Data classification with the Vogel–Fulcher–Tammann–Hesse viscosity equation using correspondence analysis

The well-known Vogel–Fulcher–Tammann–Hesse equation (VFTH, log10η=A+B/(T−T0), η in Pa s and T in K) has been extensively used in the description & characterization of cooperative molecular motion by means of the temperature dependence with viscosity, η, e.g., using Angell's classification. Experimental evidence has been pointed out for the statistical correlation between its three adjustable parameters A, B and T0, which may bring questions on the reliability of fitted VFTH parameters. In this work VFTH equation was applied over a wide temperature range (between glass transition temperature, Tg and the melting point, Tm) for 38 oxide glasses, considering simple, binary and ternary compositions of silicates and borates systems. These systems include strong, moderate and fragile glass-forming liquids. For this task was used the Levenberg–Marquart non-linear fitting procedure to find viscosity parameters B and T0, maintaining A=−5 fixed, intending to reduce the number of adjustable parameters. Despite this restriction, the VFTH equation has shown to adjust very well to experimental data in wide temperature range.Simple criteria were developed in the past to characterize glass-forming liquids, one of them (due to Angell) is the strong–fragile classification. In this work we apply correspondence analysis (CA) to verify the correlation between B and T0 parameters as well as between Tg and Tm.
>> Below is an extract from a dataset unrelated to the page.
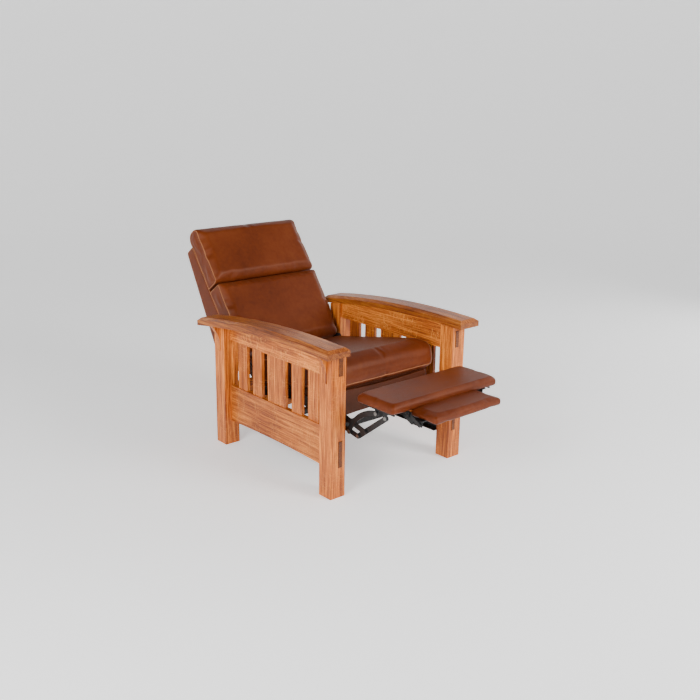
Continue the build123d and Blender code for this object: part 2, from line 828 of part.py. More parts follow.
# Footrest linkage, drawn with the footrest out
drive_angle = rise_angle(drive_pivot, knee_pivot)
riser_angle = rise_angle(knee_pivot, board_pivot)
control_foot = step_along(drive_pivot, drive_angle, control_reach)
control_head = (board_pivot[0] + control_tail, board_pivot[1] + control_rise)
riser_guide = step_along(knee_pivot, riser_angle, span(knee_pivot, board_pivot) * guide_share)

# Drive arms, welded to the torque tube that joins them
with BuildPart() as drive_frame:
    for side_name, side in sides:
        with BuildSketch(layer(side, 1)):
            strap(drive_pivot, knee_pivot, hub_width)
            for pivot in (drive_pivot, control_foot, knee_pivot):
                pierce(pivot, pin_radius + pin_gap)
        extrude(amount=plate_wall / 2, both=True)
    tube_end = outer_layer - plate_wall - layer_gap
    turned(1, -tube_end, tube_end, drive_pivot, torque_tube_radius)
    bore = torque_tube_radius - torque_tube_wall
    turned(1, -tube_end - overrun, tube_end + overrun, drive_pivot, pin_radius + pin_gap, Mode.SUBTRACT)
    turned(1, -tube_end + plate_wall, tube_end - plate_wall, drive_pivot, bore, Mode.SUBTRACT)
write(drive_frame, "drive_frame")

with BuildPart() as drive_pins:
    for side_name, side in sides:
        pin(side, 2, 1, knee_pivot)
        pin(side, 1, 0, control_foot)
write(drive_pins, "drive_pins")

# Risers from the knee to the board, each with the guide link's pin
with BuildPart() as riser_links:
    for side_name, side in sides:
        with BuildSketch(layer(side, 2)):
            strap(knee_pivot, board_pivot, link_width)
            for pivot in (knee_pivot, board_pivot):
                pierce(pivot, pin_radius + pin_gap)
        extrude(amount=plate_wall / 2, both=True)
        pin(side, 2, 1, riser_guide)
write(riser_links, "riser_links")

with BuildPart() as guide_links:
    for side_name, side in sides:
        with BuildSketch(layer(side, 1)):
            strap(guide_pivot, riser_guide, link_width)
            pierce(guide_pivot, pin_radius + pin_gap)
            pierce(riser_guide, guide_hole_radius)
        extrude(amount=plate_wall / 2, both=True)
write(guide_links, "guide_links")

# Bowed control links from the drive arms to the tail of the board brackets
control_length = span(control_foot, control_head)
bow_share = control_bow / control_length
control_middle = (
    (control_foot[0] + control_head[0]) / 2 + bow_share * (control_head[1] - control_foot[1]),
    (control_foot[1] + control_head[1]) / 2 + bow_share * (control_foot[0] - control_head[0]),
)
with BuildPart() as control_links:
    for side_name, side in sides:
        with BuildSketch(layer(side, 0)):
            with BuildLine(mode=Mode.PRIVATE) as control_line:
                ThreePointArc(control_foot, control_middle, control_head)
            SlotArc(control_line.edges()[0], link_width)
            pierce(control_foot, pin_radius + pin_gap)
            pierce(control_head, control_hole_radius)
        extrude(amount=plate_wall / 2, both=True)
write(control_links, "control_links")


# Footrest boards, padded and wrapped, as shallow cushions
board_top = board_pivot[1] + board_over_pivot
board_low = board_top - board_thickness
board_front = board_pivot[0] - board_ahead


def board_plane(x=0.0):
    """Side-view plane of the boards: local x runs back, y is up."""
    return Plane(origin=(x, 0, 0), x_dir=(0, 1, 0), z_dir=(1, 0, 0))


with BuildPart() as footrest_board:
    cushion(
        board_plane,
        board_half_width,
        (board_front, board_low),
        board_depth,
        board_thickness,
        board_crown,
        board_crown,
        board_round,
        board_end_share,
    )
write(footrest_board, "footrest_board")

extension_top = board_low - extension_step
extension_low = extension_top - extension_thickness
extension_front = board_front - extension_reach
with BuildPart() as extension_board:
    cushion(
        board_plane,
        extension_half_width,
        (extension_front, extension_low),
        extension_depth,
        extension_thickness,
        board_crown / 2,
        board_crown,
        board_round,
        board_end_share,
    )
write(extension_board, "extension_board")

# Pivots of the extension's parallel links
link_run = sqrt(extension_link**2 - extension_link_drop**2)
hanger_pivots = [
    (board_front + extension_front_pivot - extension_pivot_spacing + shift, board_low - extension_ear_drop)
    for shift in (0, extension_pivot_spacing)
]
lug_pivots = [(y - link_run, z - extension_link_drop) for y, z in hanger_pivots]
link_face = extension_layer + plate_wall + layer_gap
hanger_face = link_face + plate_wall + layer_gap

# Board brackets that take the risers, and hangers for the extension's links
with BuildPart() as board_brackets:
    under = board_low
    for side_name, side in sides:
        with BuildSketch(layer(side, 1)):
            plate_y = (board_pivot[0] - bracket_nose, board_pivot[0] + bracket_tail)
            with Locations((sum(plate_y) / 2, under - bracket_hang / 2)):
                Rectangle(plate_y[1] - plate_y[0], bracket_hang)
            for pivot in (board_pivot, control_head):
                strap(pivot, (pivot[0], under - hub_width / 2), hub_width)
            pierce(board_pivot, pin_radius + pin_gap)
            pierce(control_head, pin_radius + pin_gap)
        extrude(amount=plate_wall / 2, both=True)
        bracket_face_x = outer_layer - layer_gap
        flange_x = (side * (bracket_face_x - plate_wall - bracket_flange), side * bracket_face_x)
        block(flange_x, plate_y, (under - plate_wall, under))
        ear_y = (hanger_pivots[0][0] - hanger_width / 2, hanger_pivots[1][0] + hanger_width / 2)
        ear_z = (hanger_pivots[0][1] - hanger_width / 2, under)
        block((side * hanger_face, side * (hanger_face + plate_wall)), ear_y, ear_z)
        block((side * hanger_face, side * (hanger_face + bracket_flange)), ear_y, (under - plate_wall, under))
        for pivot in hanger_pivots:
            pin_hole = pin_radius + pin_gap
            turned(side, hanger_face - overrun, hanger_face + overrun, pivot, pin_hole, Mode.SUBTRACT)
write(board_brackets, "board_brackets")

with BuildPart() as board_pins:
    for side_name, side in sides:
        pin(side, 2, 1, board_pivot)
        pin(side, 1, 0, control_head)
write(board_pins, "board_pins")

# Parallel links of the extension, each riveted to its own pins
for link_name, hanger_pivot, lug_pivot in zip(("front", "rear"), hanger_pivots, lug_pivots):
    with BuildPart() as extension_links:
        for side_name, side in sides:
            with BuildSketch(Plane.YZ.offset(side * (link_face + plate_wall / 2))):
                strap(hanger_pivot, lug_pivot, extension_link_width)
            extrude(amount=plate_wall / 2, both=True)
            turned(side, link_face, hanger_face + plate_wall + pin_gap, hanger_pivot, pin_radius)
            head_x = hanger_face + plate_wall + pin_gap
            turned(side, head_x, head_x + rivet_head, hanger_pivot, rivet_radius)
            turned(side, extension_layer - pin_gap, link_face, lug_pivot, pin_radius)
            head_x = extension_layer - pin_gap
            turned(side, head_x - rivet_head, head_x, lug_pivot, rivet_radius)
    write(extension_links, f"extension_links_{link_name}")

# Angle brackets under the extension, with the lugs for its links
with BuildPart() as extension_brackets:
    under = extension_low
    for side_name, side in sides:
        lug_y = (lug_pivots[0][0] - extension_link_width / 2, lug_pivots[1][0] + extension_link_width / 2)
        lug_x = (side * extension_layer, side * (extension_layer + plate_wall))
        block(lug_x, lug_y, (under - extension_lug_drop, under))
        flange_x = (side * (extension_layer + plate_wall - bracket_flange - foot_tab / 3), lug_x[1])
        flange_y = (lug_y[0], extension_front + extension_depth - board_round / 2)
        block(flange_x, flange_y, (under - plate_wall, under))
        for pivot in lug_pivots:
            reach = (extension_layer - overrun / 4, extension_layer + plate_wall + overrun / 4)
            turned(side, *reach, pivot, pin_radius + pin_gap, Mode.SUBTRACT)
write(extension_brackets, "extension_brackets")
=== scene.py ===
# %% [markdown]
# # A slatted oak reclining armchair, dressed for its portrait
# The chair's wood and steel come from an exact engineering model. This script loads that
# model, gives every surface a finish made of shader nodes, and upholsters the soft parts
# with cloth simulation. Each step is explained first and then carried out. Lengths are in
# metres; the chair's right is -X, its front is -Y and up is +Z.

# %% Load the exact model
import json
import math

import bmesh
import bpy
from mathutils import Matrix, Vector


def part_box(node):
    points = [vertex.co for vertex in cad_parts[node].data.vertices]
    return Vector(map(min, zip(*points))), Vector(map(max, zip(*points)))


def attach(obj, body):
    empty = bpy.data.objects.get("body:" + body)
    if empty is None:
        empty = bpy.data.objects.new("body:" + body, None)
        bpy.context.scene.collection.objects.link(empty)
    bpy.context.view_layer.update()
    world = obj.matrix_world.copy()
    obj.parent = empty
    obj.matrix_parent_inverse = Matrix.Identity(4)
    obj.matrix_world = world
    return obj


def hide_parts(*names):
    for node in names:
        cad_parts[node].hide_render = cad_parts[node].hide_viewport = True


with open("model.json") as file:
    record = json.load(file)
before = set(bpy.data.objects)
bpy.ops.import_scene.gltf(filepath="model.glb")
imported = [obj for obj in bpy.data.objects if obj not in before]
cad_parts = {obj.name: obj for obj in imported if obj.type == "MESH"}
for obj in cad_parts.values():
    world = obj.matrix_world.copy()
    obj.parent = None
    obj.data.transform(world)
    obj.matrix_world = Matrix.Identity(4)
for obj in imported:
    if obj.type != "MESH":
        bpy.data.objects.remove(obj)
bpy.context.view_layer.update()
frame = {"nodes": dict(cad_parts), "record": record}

# %% [markdown]
# ## Camera
# The photograph looks down on the chair's right front corner. The camera's place and its
# three angles were worked out from the feet of the posts, which stand on one floor. A
# camera looks along its own -Z, so its matrix is built from the right, up and back ways.

# %% Place the camera
image_side = 700
focal_pixels = 919.12
sensor_width = 36.0
camera_place = Vector((-2.49443, -2.96011, 1.59872))
camera_yaw = 0.71478
camera_pitch = 0.28630
camera_roll = 0.01386


def camera_axes(yaw, pitch, roll):
    """Ways to the camera's right, up and back."""
    level_ahead = Vector((math.sin(yaw), math.cos(yaw), 0))
    ahead = math.cos(pitch) * level_ahead - math.sin(pitch) * Vector((0, 0, 1))
    level_right = Vector((math.cos(yaw), -math.sin(yaw), 0))
    level_up = level_right.cross(ahead)
    right = math.cos(roll) * level_right + math.sin(roll) * level_up
    up = math.cos(roll) * level_up - math.sin(roll) * level_right
    return right, up, -ahead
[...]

CA is a descriptive and exploratory technique designed to analyze simple multi-way tables containing some measure of correspondence between rows and columns. From these results is possible to map either borate (and almost fragile) or silicate (usually strong up to near fragile) systems. As a statistical tool, CA corroborates correlation mainly between B and T0 and justifies the use of B, T0 and Tg as the main parameters for the fragility indexes m=BTg/(Tg−T0)2 and D=B/T0.